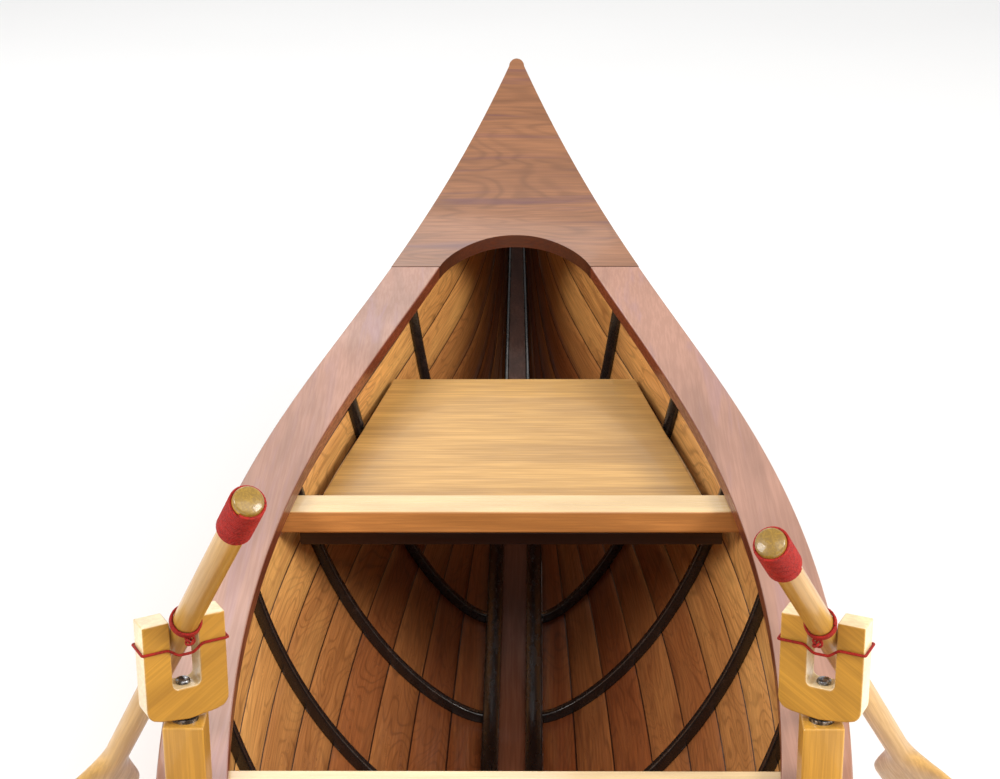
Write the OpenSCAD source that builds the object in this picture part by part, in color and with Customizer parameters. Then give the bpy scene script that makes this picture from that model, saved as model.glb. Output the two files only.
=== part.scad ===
// A strip-planked display canoe with decks, seats, thwarts and a pair of oars
// in block oarlocks. Millimetres. +Y is the stern, +X is port, +Z is up.
// The origin is on the underside of the keel at mid length.

/* [Hull] */
// Length over all, tip to tip
hull_length = 1082; // [1000:2:1180]
// Beam over the outer edges of the gunwales
hull_beam = 254; // [244:2:270]
// Height of the gunwale top at mid length
sheer_height = 141.5; // [134:0.5:150]
// Height of the deck at each tip
tip_height = 231; // [215:1:250]
// Thickness of the planking strips
plank_thickness = 4.5; // [3.5:0.5:5]
// Depth of the keel plank
keel_depth = 7.5; // [6.5:0.5:9]
// Half width of the keelson at mid length
keelson_half = 14.3; // [13:0.1:16]

/* [Gunwales and decks] */
// Width of a gunwale plank
gunwale_width = 24.8; // [22:0.2:27]
// Depth of a gunwale plank and of a deck
gunwale_depth = 7; // [5:0.5:8]
// Distance from mid length to the seam between gunwale and deck
deck_seam = 377; // [370:1:384]
// Reach of the arched opening into the deck
arch_reach = 31; // [24:1:36]

/* [Ribs] */
// Distance between the ribs
rib_spacing = 102; // [100:1:104]
// Width of a rib along the hull
rib_width = 5; // [4:0.5:6]
// How far a rib stands in from the planking
rib_height = 4.7; // [4:0.1:5]

/* [Thwarts and seats] */
// Width of a thwart along the hull
thwart_width = 18.3; // [14:0.1:20]
// Depth of a thwart
thwart_depth = 10.3; // [8:0.1:12]
// Middle of the stern thwart, from mid length
stern_thwart_y = 123.6; // [120:0.1:126]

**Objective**
Print again each line of the listing above, exactly as it appears.

**Exercise output**
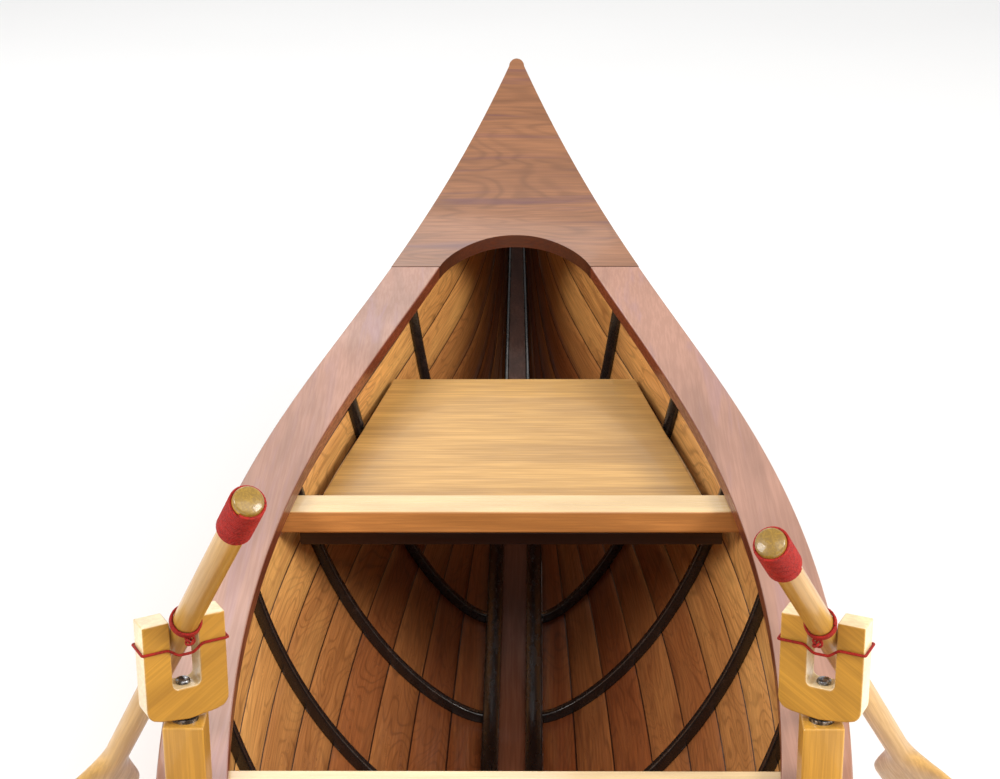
Write the OpenSCAD source that builds the object in this picture part by part, in color and with Customizer parameters. Then give the bpy scene script that makes this picture from that model, saved as model.glb. Output the two files only.
=== part.scad ===
// A strip-planked display canoe with decks, seats, thwarts and a pair of oars
// in block oarlocks. Millimetres. +Y is the stern, +X is port, +Z is up.
// The origin is on the underside of the keel at mid length.

/* [Hull] */
// Length over all, tip to tip
hull_length = 1082; // [1000:2:1180]
// Beam over the outer edges of the gunwales
hull_beam = 254; // [244:2:270]
// Height of the gunwale top at mid length
sheer_height = 141.5; // [134:0.5:150]
// Height of the deck at each tip
tip_height = 231; // [215:1:250]
// Thickness of the planking strips
plank_thickness = 4.5; // [3.5:0.5:5]
// Depth of the keel plank
keel_depth = 7.5; // [6.5:0.5:9]
// Half width of the keelson at mid length
keelson_half = 14.3; // [13:0.1:16]

/* [Gunwales and decks] */
// Width of a gunwale plank
gunwale_width = 24.8; // [22:0.2:27]
// Depth of a gunwale plank and of a deck
gunwale_depth = 7; // [5:0.5:8]
// Distance from mid length to the seam between gunwale and deck
deck_seam = 377; // [370:1:384]
// Reach of the arched opening into the deck
arch_reach = 31; // [24:1:36]

/* [Ribs] */
// Distance between the ribs
rib_spacing = 102; // [100:1:104]
// Width of a rib along the hull
rib_width = 5; // [4:0.5:6]
// How far a rib stands in from the planking
rib_height = 4.7; // [4:0.1:5]

/* [Thwarts and seats] */
// Width of a thwart along the hull
thwart_width = 18.3; // [14:0.1:20]
// Depth of a thwart
thwart_depth = 10.3; // [8:0.1:12]
// Middle of the stern thwart, from mid length
stern_thwart_y = 123.6; // [120:0.1:126]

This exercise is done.